We realized early in the process that adopting the mindset of seeing D-Rev as an agent of systems change served two purposes: First, it would give us a more robust model for decision-making as we evaluate products and projects. By answering “where is the system broken, and how can D-Rev play a role in fixing it?”, we could naturally make smarter decisions around how we invest time and resources in new product ideas and what activities we prioritize throughout our product development process. Second, it could help us tell our impact story in a more comprehensive and meaningful way. If we can articulate the positive influence we want to see at a systems-level, we will be better positioned to work with partners and others to drive that change collaboratively.

D-Rev’s framework for conceptualizing systems change

In order to establish a common language for speaking about systems change, we adapted a framework originally developed by the USAID Center for Accelerating Innovation and Impact (CII) in their 2014 report Healthy Markets for Global Health: A Market Shaping Primer.

We agreed that a healthy market system could be characterized by five main attributes: affordability; availability; assured quality; appropriate design; and awareness, evidence, and training. and by diagnosing the “health” of each attribute we might begin to understand gaps and opportunities in the system. The five attributes are defined below:

Above: “5As” framework detailing the characteristics of a healthy market. Adapted for D-Rev from USAID-CII’s “Healthy Markets for Global Health: A Market Shaping Primer”. Credit: Katie Guidera.

By developing a common understanding of what these attributes are and how we might assess their level of “health”, we can more easily monitor and measure the overall health of the system before, during, and after we bring any new product to market.

Integrating systems change measurement into our organization

Once we established the 5As framework, we developed a structured process for D-Rev to apply the 5As throughout its product development process to diagnose the system, define actions, and measure change over time.

We aligned our systems change measurement approach closely with the stages of our product development process so that at each stage of product development we can integrate tools that help us measure systems change. These integration points allow us to embed systems thinking into our existing processes, data collection mechanisms, and fieldwork efforts over the lifecycle of each new product.

Above: Steps for integrating systems measurement into D-Rev’s product development process. Integration allows us to embed systems thinking into our existing processes, data collection mechanisms, and fieldwork efforts over the lifecycle of each new product. Credit: Katie Guidera.

Next Steps for D-Rev

As a next step, our team will begin piloting the process and tools we’ve developed. We are eager to put them into practice so that we can continue to adapt and mature our systems-thinking approach.

Above all else, this process has informed us that systems thinking is not a new or revolutionary concept to our team—we have been operating with a systems mindset in many ways already.

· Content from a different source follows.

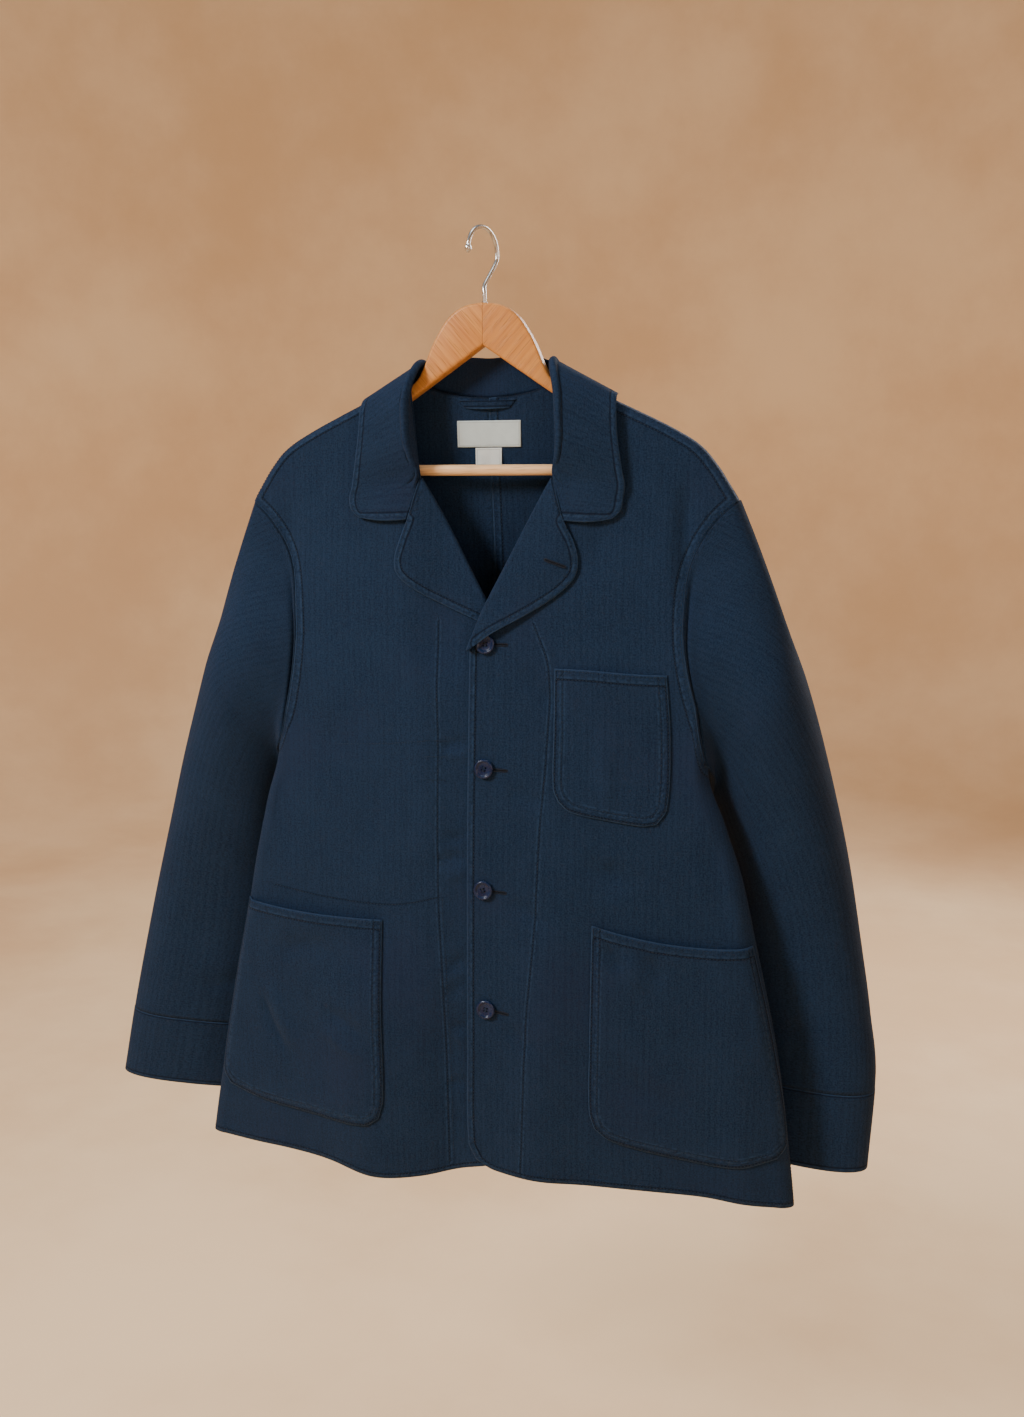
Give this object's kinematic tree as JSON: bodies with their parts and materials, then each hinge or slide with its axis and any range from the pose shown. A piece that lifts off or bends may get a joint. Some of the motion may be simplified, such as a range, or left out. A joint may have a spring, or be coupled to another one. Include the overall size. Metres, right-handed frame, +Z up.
{
  "type": "chore jacket on a wooden hanger",
  "caption": "Buttoned cotton work jacket with a notched collar, lapels and patch pockets, hanging on a flat wooden hanger with a wire hook.",
  "frame": {"origin": "inside the crown of the hanger's hook, where it bears on a rail", "axes": "+Z up; the jacket's front faces -Y; +X is the wearer's left"},
  "size_m": [0.7998, 0.1223, 0.9098],
  "materials": {
    "cloth": "navy cotton herringbone, dry and soft, a little lighter along the sewn edges",
    "button": "glossy dark navy, four holes",
    "label": "pale grey woven tape, bare",
    "wood": "light varnished wood, glued down the middle",
    "bar_wood": "pale turned wood",
    "hook_steel": "polished steel wire"
  },
  "bodies": {
    "root": {"front_left": "cloth", "back_left": "cloth", "sleeve_left": "cloth", "cuff_left": "cloth", "lapel_left": "cloth", "front_right": "cloth", "back_right": "cloth", "sleeve_right": "cloth", "cuff_right": "cloth", "lapel_right": "cloth", "collar": "cloth", "chest_pocket": "cloth", "hip_pocket_left": "cloth", "hip_pocket_right": "cloth", "button_1": "button", "button_2": "button", "button_3": "button", "button_4": "button", "hanging_loop": "cloth", "neck_label": "label", "size_label": "label", "hanger_arm_left": "wood", "hanger_arm_right": "wood", "hanger_bar": "bar_wood", "hanger_hook": "hook_steel"}
  },
  "joints": []
}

However, taking these steps to formalize our understanding and approach to systems thinking has helped to mature our perspective, patch holes in our impact thesis that we didn’t realize were there, and increase our awareness of how we play into a much larger ecosystem of actors.

We ultimately hope that our efforts will lead to more holistic solutions and greater impact as we continue on our mission to close the healthcare quality gap for underserved patients globally.

About the Author: Katie Guidera is a 2018 Summer Associate at the Draper Richards Kaplan Foundation, which supports D-Rev and other high-impact social enterprises. Outside of her work with DRK and D-Rev, Katie is pursuing her MBA at the Harvard Business School where she is exploring the intersections of social impact, innovative financing, and technology. Katie received her BA from Duke University where she studied Global Mental Health, and is the co-founder of One Sun Health, a non-profit which promotes sustainable, locally-driven solutions to public health challenges in South Africa.